I prefer the top one. The second one seems a bit washed out to me, or lacking contrast somehow. Even though the top may not show the darker lower left area as brightly as the bottom shot, there is still plenty of detail there and it make sense because of the location of the sun. It just seems more "natural" as to what I'd expect to see with the sun up and behind the subject.
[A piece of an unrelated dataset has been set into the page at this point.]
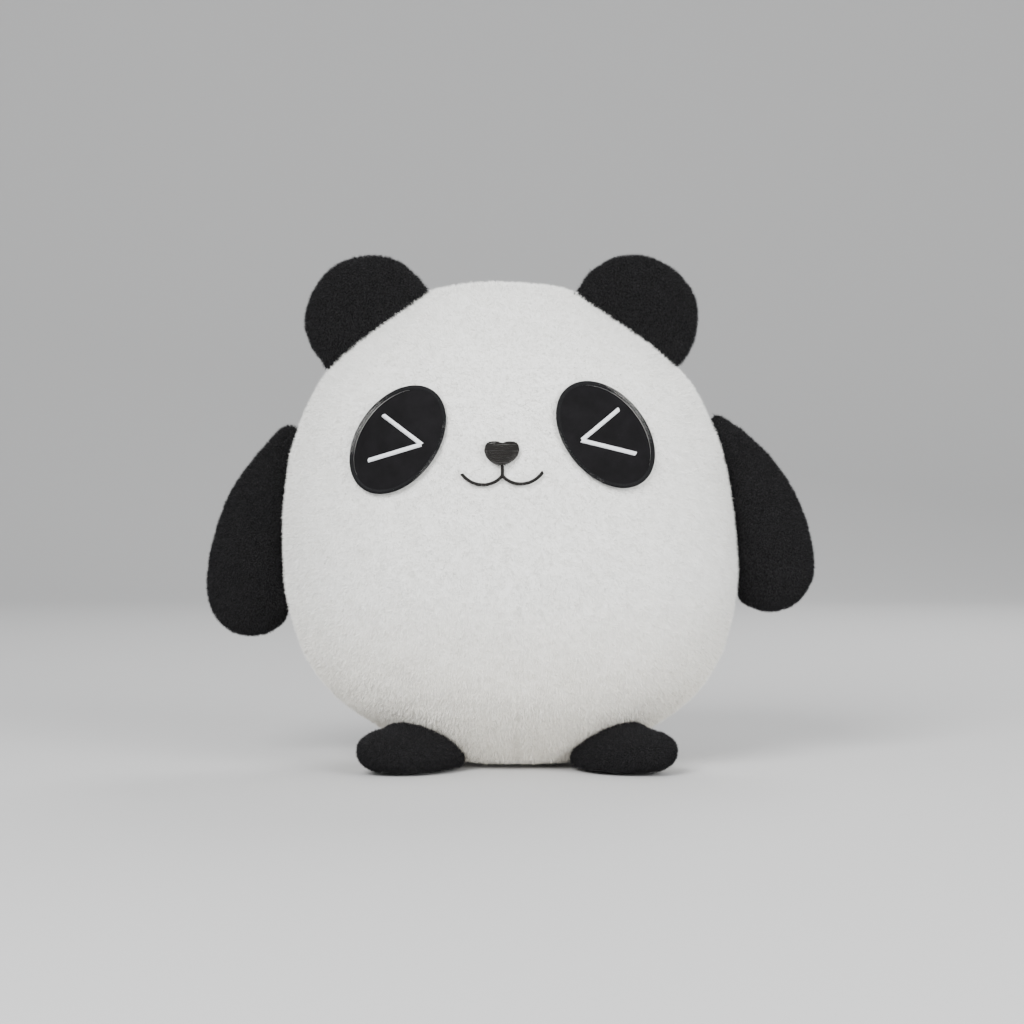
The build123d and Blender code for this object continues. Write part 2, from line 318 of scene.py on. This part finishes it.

The second one just looks odd to me, aside from the washed out look, it just doesn't look right. There should more, and darker shadows or something.
Threads like this are unproductive. It doesn't "prove" anything because this isn't a scene that really needed HDR, in the first place. This is also one of those situations where it can be really easy to do the bare minimum to the HDR and make it look flat and boring compared to a "normal" shot. It seems like you are trying to say that one style is better than the other, but you basis for your position is flawed.
Nothing is trying to be proven and I have already learned from it therefore it is productive.

My only position was that I preferred one image over another - since it is an opinion, nothing more, nothing less, it cannot be flawed.
It seems like you are trying to say that one style is better than the other, but you basis for your position is flawed.

Who are you speaking to with this statement? I don't think anyone is saying anything is better than another. Just pointing out benefits. That being said, no digital camera can capture a scene with more than 5 or 6 stops in dynamic range in a single shot. Anyone who says otherwise is mistaken.
All it proves is that you have no idea how to process images with High Dynamic Range.
It may just have been my mood at the time, but a lot of OPs comments in this thread read to me like he is looking down his nose at HDR.

I am a big fan of HDR, when needed to capture the full range of a photograph. Hell, I shoot brackets by default and then determine if HDR is needed when I get home. I am not a fan of HDR when a bit of processing makes a single frame that does the job just as well. And the shots provided are a perfect example. There is no need for HDR in that shot... so why process an HDR of it and then post it here?
HDR processing can be used to end up with a final product different from a single shot. Nothing says you have to only use it specifically for high dynamic range comps. We know it really pops textures, so even if a scene isn't "high Dynamic", you can still use it to pop the textures, for example.

This is digital after all, we all use various techniques, software, filters, colorizations, toning, etc to achieve an end result we like.
All it proves is that you have no idea how to process images with High Dynamic Range.

If that was directed at me, there may be a bit of truth in the statement. I've only done about 5 HDR shots so I'd say I'm at the bottom of the learning curve, definitely. Having said that, I've seen others much prouder of much worse shots. Your comment does come across as antagonistic and is slightly less than helpful.

Mr Zombie - I can assure you that your interpretation of my comments was incorrect. For any kind of landscape-y shot, I'm only looking to do it in HDR as I really like the look of a well done High Dynamic Range shot. When I looked at the scene I was shooting, I thought that HDR processing would be needed as I was shooting into the sun and had a large shaded area on the close side of the near building. I was actually surprised at how much detail was in the single shot, that was why I posted the 2 shots up, basically showing my ignorance or lack of experience which most of you seem more than happy to point out anyway.

I pretty much only shoot mountain biking and other similar sports so I wouldn't say I've got a great eye for landscapes or other types of static shots. I travel around the world on a weekly basis and like to get the camera out to try and get some nice pictures because it's a bit of fun and I have a laugh doing it - something that doesn't seem to be shared by a fair few on this forum.